The increasing tightness in world oil markets that started to develop last year, and which continued through early 2000, generated a dramatic falloff in peak U.S. refinery utilization which culminated in a 9-year low for monthly utilization being recorded this past January (Figure MG10) of 86.2 percent. The United States will need to see significantly higher gasoline output this summer in order to meet increased demand without relying on inventory withdrawals. Currently, high gasoline spreads (the difference between gasoline prices and oil input costs) would seem to provide sufficient incentive for increased output. Whether the currently high gasoline prices will also attract significant additional gasoline imports remains to be seen.

Total domestic output (refinery and field production) is projected to average 8.40 million barrels per day during the summer months, up about 190,000 barrels per day from last summer. This reflects the expectation that refineries will be expected to meet not only the increase in demand but also compensate for reduced availability from stocks and net imports. As a result, refinery utilization rates for the summer are projected to average 96.8 percent, up from 94.3 percent last summer.
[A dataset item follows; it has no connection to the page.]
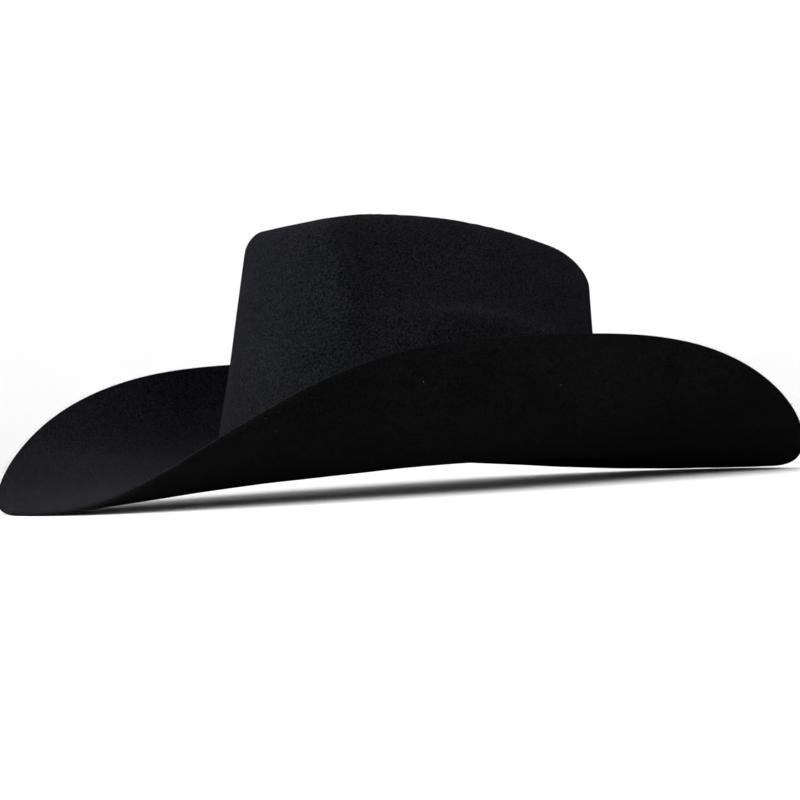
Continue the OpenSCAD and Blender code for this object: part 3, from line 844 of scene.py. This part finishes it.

About a third of gasoline sold in the U.S. must meet Phase II reformulated specifications. This gasoline must be in place at distribution terminals by May 1 and at retail outlets by June 1. While the supply of reformulated gasoline from domestic refiners, blenders, and imports should be sufficient, low gasoline inventories raise the risk of localized shortages. The new requirements for reformulated gasoline may slow the response time for delivery of emergency supplies and reduce the availability of imported gasoline.